When the BFA and will should be done together

For complex matters — blended families, significant assets, family-business interests, vulnerable beneficiaries — running the BFA and the estate planning as a single coordinated piece of work is often the right approach. The drafting decisions in one document interact with the other.

Lawcaptain can run the BFA component. For coordinated wills and estate planning, we can refer to specialist colleagues at MKI Legal or to other estate-planning firms. The work integrates.

Common scenarios

"I'm getting married. Do I need a new will?"

Yes — marriage automatically revokes your prior will (unless that will was specifically made in contemplation of the marriage). Without a new will, you'll die intestate.

If you're also doing a pre-marriage BFA, the right timing is to put both in place around the same time, with the will drafted in contemplation of the marriage so it survives the wedding day.

"We've separated but I haven't updated my will. What's the risk?"

Your existing will is still operative until you change it (or until you divorce, which has the partial effect of revoking gifts to the former spouse). If your former partner is named as beneficiary, executor, or guardian, the will still says that — even if your relationship has ended.
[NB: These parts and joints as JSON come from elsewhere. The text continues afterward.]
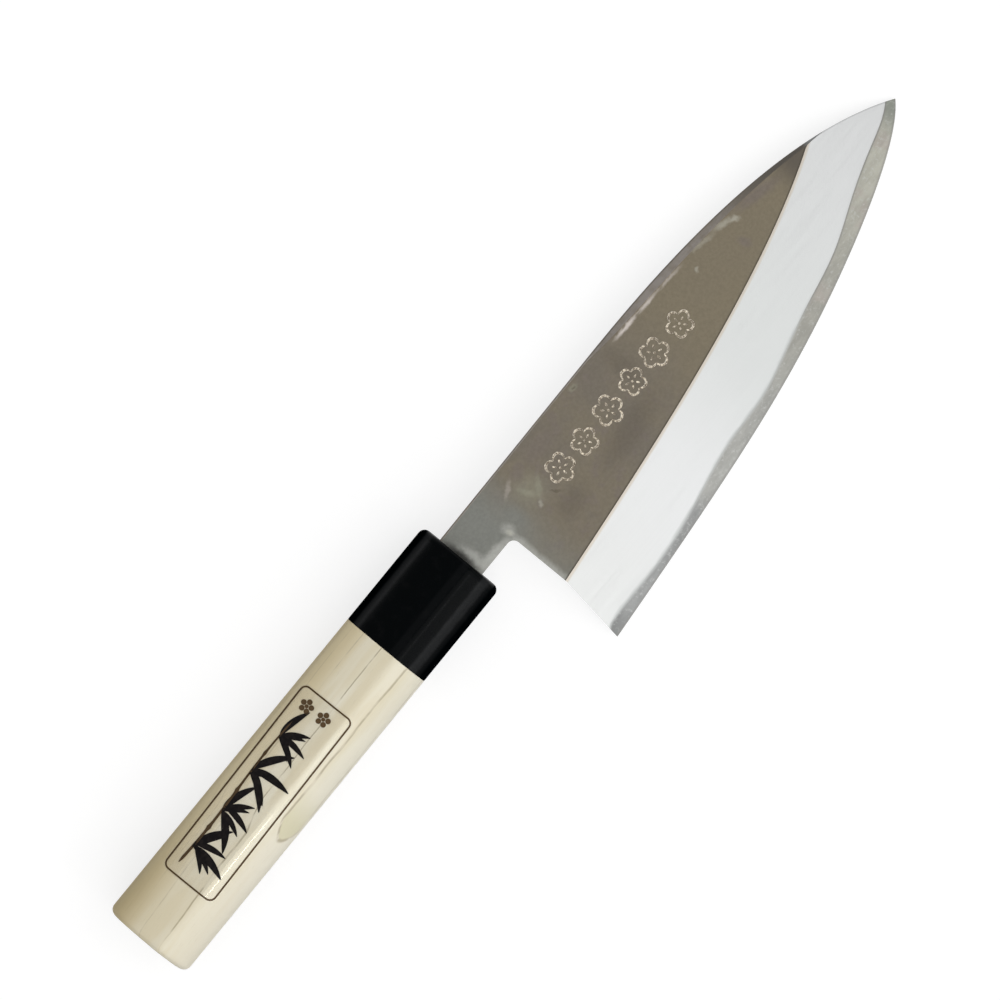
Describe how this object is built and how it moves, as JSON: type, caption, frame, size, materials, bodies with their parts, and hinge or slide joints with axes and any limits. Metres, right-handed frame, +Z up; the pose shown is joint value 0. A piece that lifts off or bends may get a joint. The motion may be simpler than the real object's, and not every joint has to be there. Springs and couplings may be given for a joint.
{
  "type": "deba knife",
  "caption": "Single-bevel fish knife: thick forged blade with a bright bevel and a hard steel edge layer, black ferrule and pale wooden stick-tang handle.",
  "frame": {"origin": "centre of the footprint box of the lying knife, on the table", "axes": "+X towards the point along the handle, +Y towards the spine, +Z up from the table on the bevelled side"},
  "size_m": [0.2862, 0.0552, 0.024],
  "materials": {
    "iron": "soft iron, dark flat side and satin bevel",
    "steel": "honed",
    "ferrule_plastic": "gloss black",
    "handle_wood": "bare pale wood, fine sanded",
    "seal_resin": "matt",
    "label_film": "clear gloss film"
  },
  "bodies": {
    "root": {"iron_body": "iron", "steel_layer": "steel", "ferrule": "ferrule_plastic", "handle_body": "handle_wood", "tang_seal": "seal_resin", "handle_label": "label_film"}
  },
  "joints": []
}
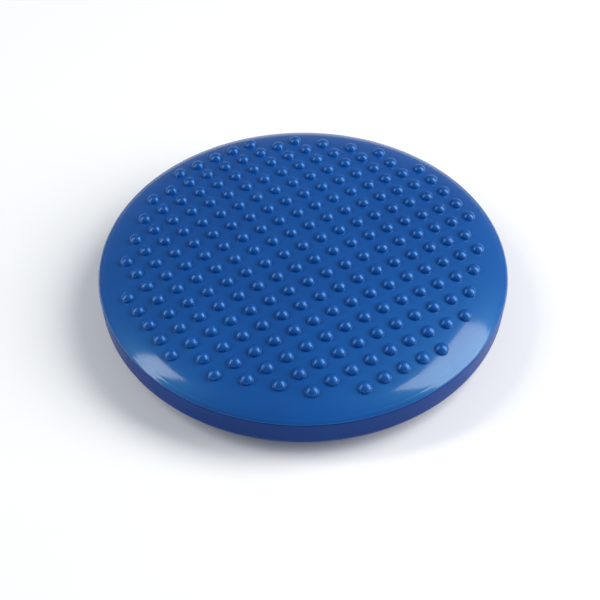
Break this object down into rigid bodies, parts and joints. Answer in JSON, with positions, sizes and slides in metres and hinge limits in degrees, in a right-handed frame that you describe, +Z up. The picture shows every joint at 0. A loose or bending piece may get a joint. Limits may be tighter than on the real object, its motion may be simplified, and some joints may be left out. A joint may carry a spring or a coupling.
{
  "type": "balance board",
  "caption": "Round air-filled balance cushion with a nubbed domed top, smooth rolled rim, soft side wall, flat-bottomed base and a plugged inflation valve.",
  "frame": {"origin": "on the floor under the middle of the disc, in the plane of the flat resting face", "axes": "+Z up, along the disc's own axis and its shortest side; +Y towards the inflation valve; +X to the right seen from the side opposite the valve"},
  "size_m": [0.33, 0.33, 0.0627],
  "materials": {
    "top_skin": "gloss",
    "border_band": "gloss",
    "rim_ring": "gloss",
    "wall_band": "gloss",
    "base_shell": "satin",
    "valve_seat": "satin",
    "valve_plug": "satin"
  },
  "bodies": {
    "base": {"base_shell": "base_shell", "wall_band": "wall_band", "valve_seat": "valve_seat"},
    "rim": {"rim_ring": "rim_ring", "border_band": "border_band"},
    "top": {"top_skin": "top_skin"},
    "plug": {"valve_plug": "valve_plug"}
  },
  "joints": [
    {"name": "tilt_front_back", "type": "hinge", "parent": "base", "child": "rim", "pos_m": [0, 0, 0.0282], "axis": [1, 0, 0], "range_deg": [-3, 3], "stiffness_Nm_per_rad": 120, "deforming": ["wall_band"]},
    {"name": "tilt_side_side", "type": "hinge", "parent": "rim", "child": "top", "pos_m": [0, 0, 0.0282], "axis": [0, 1, 0], "range_deg": [-3, 3], "stiffness_Nm_per_rad": 120, "deforming": ["border_band"]},
    {"name": "plug_pull", "type": "slide", "parent": "base", "child": "plug", "axis": [0, 1, 0], "range_m": [0, 0.02]}
  ]
}
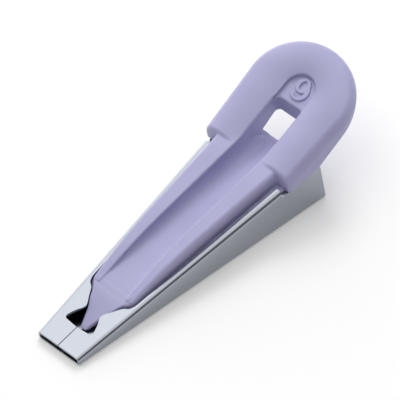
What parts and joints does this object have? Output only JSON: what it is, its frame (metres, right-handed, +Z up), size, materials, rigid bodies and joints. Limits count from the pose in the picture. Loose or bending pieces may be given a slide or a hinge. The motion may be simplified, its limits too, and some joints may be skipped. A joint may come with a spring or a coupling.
{
  "type": "bias tape maker",
  "caption": "Folding funnel for narrow fabric strips: a tapering folded sheet body with a notched mouth and a plastic guide with channel, tongue and pull head, which slides in from the rear.",
  "frame": {"origin": "bottom centre of the whole tool's box: on the floor of the sheet body, midway along the tool and across it", "axes": "+Y from the tape mouth to the pull head, +Z up from the flat floor of the sheet body, +X across, to the right of someone who looks along +Y"},
  "size_m": [0.023, 0.0706, 0.0181],
  "materials": {
    "plated_sheet": "bright nickel plating, slightly satin",
    "lavender_plastic": "satin moulded"
  },
  "bodies": {
    "body": {"sheet_body": "plated_sheet"},
    "guide": {"tape_guide": "lavender_plastic"}
  },
  "joints": [
    {"name": "guide_slide", "type": "slide", "parent": "body", "child": "guide", "axis": [0, 0.9903, 0.1392], "range_m": [0, 0.034]}
  ]
}
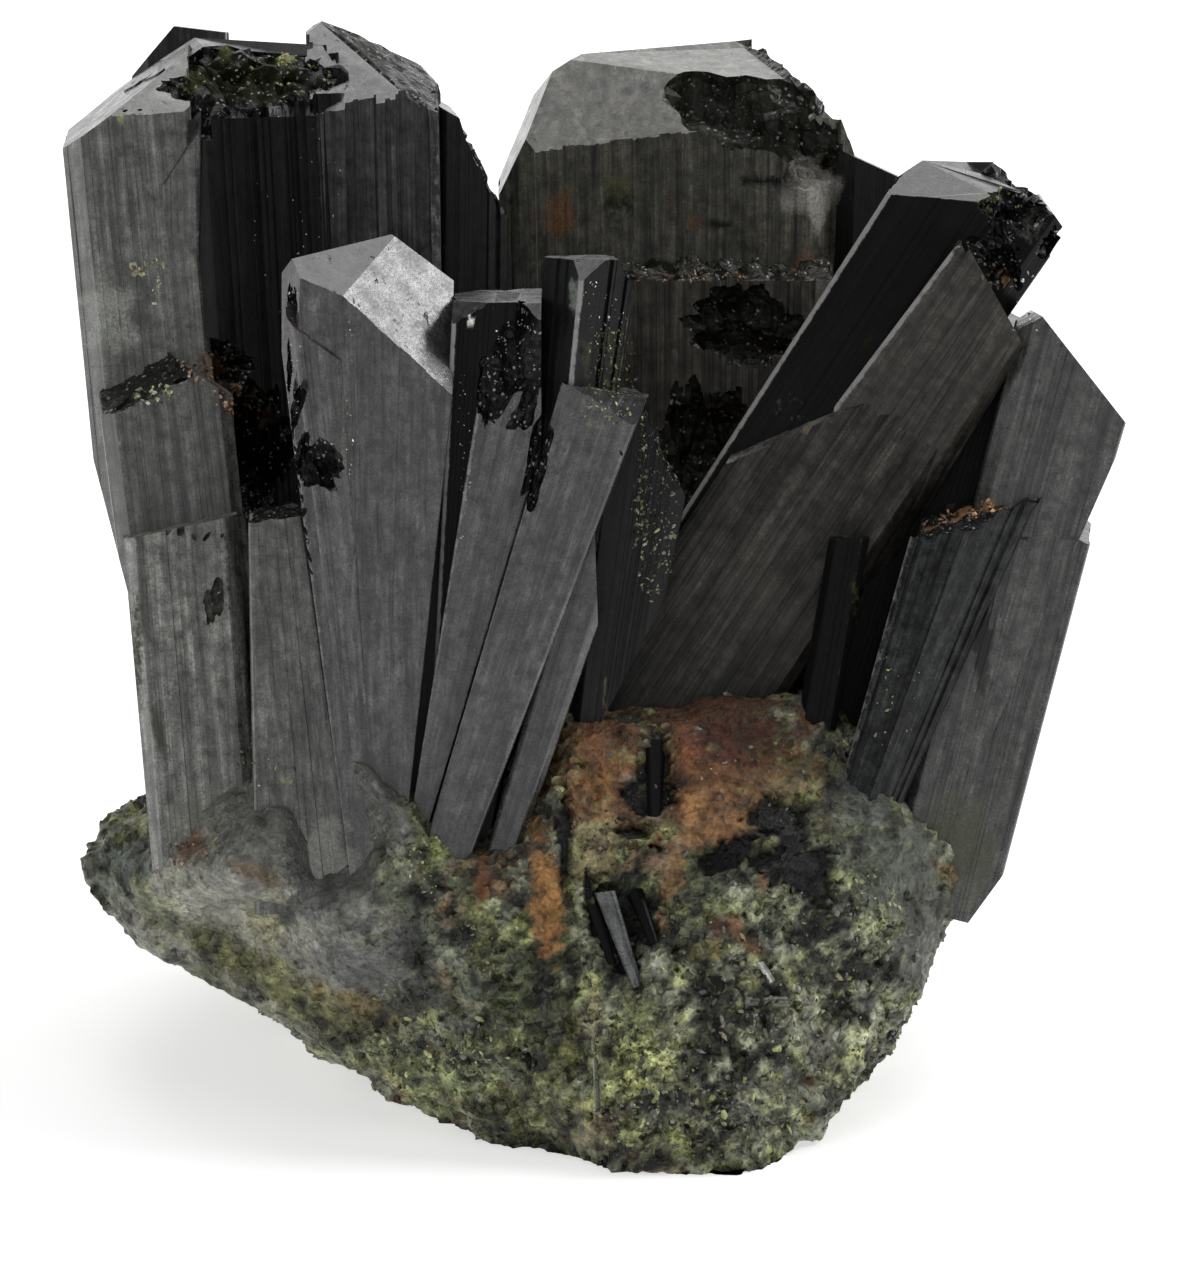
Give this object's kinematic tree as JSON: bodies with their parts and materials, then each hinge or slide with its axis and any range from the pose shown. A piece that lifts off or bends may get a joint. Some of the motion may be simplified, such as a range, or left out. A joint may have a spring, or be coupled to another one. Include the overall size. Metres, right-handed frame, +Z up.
{
  "type": "aegirine crystal cluster",
  "caption": "Fan of black striated aegirine prisms that rise from a green and rust-brown broken matrix and stand on its flat foot.",
  "frame": {"origin": "centre of the bounding box's underside, in the plane of the flat foot", "axes": "+Z up, away from the flat foot; -Y towards the side that the fan's wide faces look at; +X to the right as seen from that side, along the longest side of the box"},
  "size_m": [0.0434, 0.04, 0.0403],
  "materials": {
    "black_crystal": "vitreous to satin, striated along the prisms",
    "matrix": "rough, granular, with rust-brown earthy patches"
  },
  "bodies": {
    "root": {"front_crystals": "black_crystal", "left_crystals": "black_crystal", "right_crystals": "black_crystal", "back_crystals": "black_crystal", "matrix": "matrix"}
  },
  "joints": []
}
Update the will. This is one of the first things to do after separation.

"We're a blended family. How should we hold the family home?"

For most blended families, tenants in common is the right answer for the family home (and any property where you want each party's share to go under their will). Joint tenancy means the surviving partner gets the whole property on death — leaving the deceased's children with nothing from that asset.
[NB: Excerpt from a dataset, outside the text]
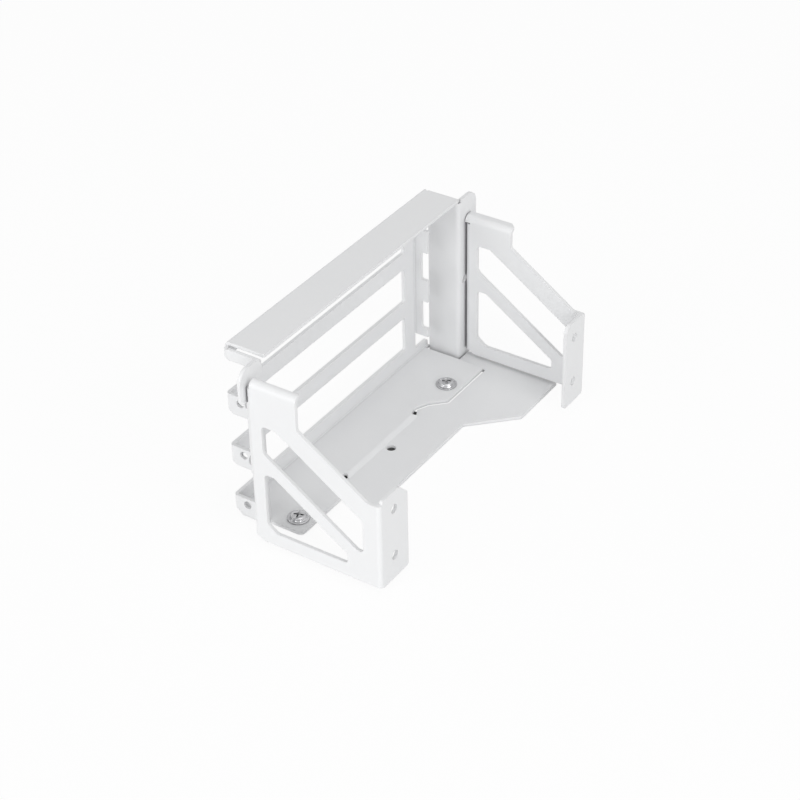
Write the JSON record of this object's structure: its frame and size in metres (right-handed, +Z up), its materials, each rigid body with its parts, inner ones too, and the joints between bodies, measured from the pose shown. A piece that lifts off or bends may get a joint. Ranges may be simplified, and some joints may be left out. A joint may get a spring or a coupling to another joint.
{
  "type": "graphics card support bracket",
  "caption": "Folded sheet-metal bracket with a slotted end frame, two truss arms and a stepped shelf, which holds a graphics card on a riser.",
  "frame": {"origin": "centre of the footprint, on the plane that the shelf's underside lies in", "axes": "+Z up, +Y along the slots from the screw tabs to the far arm, +X from the slotted panel to the arms' front flanges"},
  "size_m": [0.0644, 0.1382, 0.0676],
  "materials": {
    "powder_coat": "fine satin powder coat",
    "screw_steel": "bright plated steel",
    "nut_steel": "plated steel"
  },
  "bodies": {
    "root": {"slot_frame": "powder_coat", "near_arm": "powder_coat", "far_arm": "powder_coat", "riser_screw_near": "screw_steel", "riser_screw_far": "screw_steel", "arm_screw_near_lower": "screw_steel", "press_nut_near_lower": "nut_steel", "arm_screw_near_upper": "screw_steel", "press_nut_near_upper": "nut_steel", "arm_screw_far_lower": "screw_steel", "press_nut_far_lower": "nut_steel", "arm_screw_far_upper": "screw_steel", "press_nut_far_upper": "nut_steel"}
  },
  "joints": []
}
If you're already joint tenants, severing the tenancy is straightforward.

"I'm putting my elderly mother in a protective trust in my will. Who should be the trustee?"

A trusted family member or friend as the primary trustee, with successor trustees named in case the primary can't or won't act. The Public Trustee should be a last resort.

The trust should give the trustee wide discretion to apply income and capital for the beneficiary's needs, without forcing distributions that affect government benefits or that the beneficiary can't manage.

"Can a BFA stop my partner's adult kids from making a claim on my estate?"

No. Family provision legislation cannot be contracted out of by a BFA. Adult children of either party — if they're eligible under the relevant state's legislation — can apply for family provision regardless of what the BFA says.

If excluding family provision risk matters, the work belongs in specialist estate planning, not in the BFA. Strategies like testamentary trusts and inter vivos trusts can sometimes reduce the exposure, but no structure entirely eliminates the risk.

"My partner died after we separated but before the property settlement was finalised. What happens?"

Complex. The BFA, if signed, remains binding on the deceased's estate — the executor carries out its terms. If a BFA wasn't yet signed, the property settlement falls into the estate, with all the usual succession-law consequences. Get legal advice promptly.

If separation had not yet occurred at the time of death, the BFA does not apply at all — the will governs. The two scenarios produce very different outcomes.

The honest summary

A BFA is a powerful family-law instrument but it sits inside a broader estate-planning context. Without coordinated thinking about:

  • the will
  • the property holding structure
  • the BDBN on super
  • beneficiary nominations elsewhere
  • testamentary trusts where appropriate
  • family provision exposure

a well-drafted BFA can be undermined by an inconsistent will, or a will can be undermined by a forgotten BDBN, or a careful estate plan can be defeated by a joint tenancy that survives the will.

When you're entering a BFA, take the opportunity to review the estate-planning side at the same time. The lawyer working on your BFA can flag the estate-planning issues that matter and either handle them (in conjunction with our parent firm MKI Legal) or refer you to a specialist estate-planning firm.